Variations in gas temperature and average velocity during laminar-turbulent transition in high-speed gas flow through microtubes

The primary objective of this study is to investigate variations in gas temperature and average velocity during the laminar-turbulent transition of compressible flow. This investigation encompasses an exploration of the effect of Mach number on transitional Reynolds number. Experiments were conducted utilizing a pair of adiabatic stainless steel microtubes with a diameter (D) of 131.6 mu m. The first microtube was dedicated to measuring local pressure to obtain friction factor, local Mach number, and bulk temperature.
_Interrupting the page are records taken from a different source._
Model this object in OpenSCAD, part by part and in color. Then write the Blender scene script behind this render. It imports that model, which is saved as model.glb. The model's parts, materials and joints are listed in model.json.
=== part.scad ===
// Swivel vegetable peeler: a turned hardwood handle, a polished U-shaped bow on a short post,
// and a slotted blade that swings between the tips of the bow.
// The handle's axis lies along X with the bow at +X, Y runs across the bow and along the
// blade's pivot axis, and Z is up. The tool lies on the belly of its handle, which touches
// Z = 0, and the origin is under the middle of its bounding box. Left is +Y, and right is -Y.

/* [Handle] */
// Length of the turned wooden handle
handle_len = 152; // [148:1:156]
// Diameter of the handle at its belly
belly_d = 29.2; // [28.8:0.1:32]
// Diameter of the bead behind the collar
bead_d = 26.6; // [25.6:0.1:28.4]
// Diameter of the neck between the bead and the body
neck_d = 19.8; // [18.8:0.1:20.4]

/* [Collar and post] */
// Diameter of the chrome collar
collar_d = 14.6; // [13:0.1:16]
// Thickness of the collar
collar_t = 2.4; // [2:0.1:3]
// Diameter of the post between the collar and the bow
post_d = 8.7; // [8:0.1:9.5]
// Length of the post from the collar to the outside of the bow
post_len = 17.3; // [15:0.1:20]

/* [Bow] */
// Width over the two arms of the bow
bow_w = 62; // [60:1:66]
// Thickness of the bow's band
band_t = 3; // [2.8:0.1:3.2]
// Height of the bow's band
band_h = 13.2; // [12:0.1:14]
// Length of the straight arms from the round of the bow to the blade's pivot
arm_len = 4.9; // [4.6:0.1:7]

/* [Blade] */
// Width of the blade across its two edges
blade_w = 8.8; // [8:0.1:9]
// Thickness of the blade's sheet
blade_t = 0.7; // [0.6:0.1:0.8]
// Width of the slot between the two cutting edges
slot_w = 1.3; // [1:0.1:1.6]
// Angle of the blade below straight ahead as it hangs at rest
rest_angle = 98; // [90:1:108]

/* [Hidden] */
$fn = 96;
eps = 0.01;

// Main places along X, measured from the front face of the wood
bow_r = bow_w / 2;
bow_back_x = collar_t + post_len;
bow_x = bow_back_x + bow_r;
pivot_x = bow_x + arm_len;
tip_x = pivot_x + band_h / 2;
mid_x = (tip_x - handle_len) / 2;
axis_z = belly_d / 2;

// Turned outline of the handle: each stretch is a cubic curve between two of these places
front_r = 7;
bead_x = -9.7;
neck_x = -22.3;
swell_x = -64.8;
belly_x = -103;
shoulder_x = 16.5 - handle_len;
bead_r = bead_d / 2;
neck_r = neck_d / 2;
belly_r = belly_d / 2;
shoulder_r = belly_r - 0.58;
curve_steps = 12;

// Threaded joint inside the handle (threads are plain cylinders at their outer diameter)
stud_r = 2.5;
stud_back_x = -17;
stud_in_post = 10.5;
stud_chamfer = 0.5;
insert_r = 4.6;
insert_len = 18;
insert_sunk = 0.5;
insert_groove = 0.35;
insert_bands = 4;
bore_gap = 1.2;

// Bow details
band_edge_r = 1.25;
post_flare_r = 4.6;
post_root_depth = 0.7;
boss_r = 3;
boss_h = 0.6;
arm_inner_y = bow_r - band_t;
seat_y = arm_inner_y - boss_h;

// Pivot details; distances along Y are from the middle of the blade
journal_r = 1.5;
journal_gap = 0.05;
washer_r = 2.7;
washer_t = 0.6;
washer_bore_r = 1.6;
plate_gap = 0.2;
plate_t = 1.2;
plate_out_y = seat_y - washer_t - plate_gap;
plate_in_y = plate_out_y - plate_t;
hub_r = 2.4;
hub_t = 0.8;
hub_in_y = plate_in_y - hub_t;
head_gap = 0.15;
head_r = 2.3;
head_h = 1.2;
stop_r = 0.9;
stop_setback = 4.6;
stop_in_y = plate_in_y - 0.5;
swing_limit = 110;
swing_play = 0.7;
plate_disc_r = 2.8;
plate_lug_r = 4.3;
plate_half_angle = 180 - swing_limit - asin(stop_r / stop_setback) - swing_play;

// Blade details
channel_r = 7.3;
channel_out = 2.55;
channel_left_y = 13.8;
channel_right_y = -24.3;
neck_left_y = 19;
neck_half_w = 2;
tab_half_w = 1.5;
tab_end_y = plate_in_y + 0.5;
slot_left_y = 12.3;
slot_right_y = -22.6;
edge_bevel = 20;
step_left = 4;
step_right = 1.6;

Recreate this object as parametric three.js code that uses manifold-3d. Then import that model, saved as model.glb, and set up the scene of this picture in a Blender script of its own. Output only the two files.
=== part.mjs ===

The second microtube was employed for measuring local wall temperature. Additionally, a stainless steel microtube with a diameter (D) of 124 mu m and a rectangular microchannel with a hydraulic diameter (Dh) of 99.36 mu m were incorporated in the study. Friction factor, Mach number, and bulk temperature were determined by measuring mass flow rate and local pressure near the outlet. The measured mass flow rate exhibited a slight increase that plateaued during the laminar-turbulent transition as the Reynolds number increased. In laminar flow, an increase in the Reynolds number resulted in an increase of the Mach number and a reduction in bulk temperature. Conversely, during the laminar-turbulent transition, the Mach number either remained constant or decreased, and the bulk temperature increased due to the conversion of kinetic energy to thermal energy. Experimental validation of this phenomenon was achieved by measuring the wall temperature of an adiabatic microtube.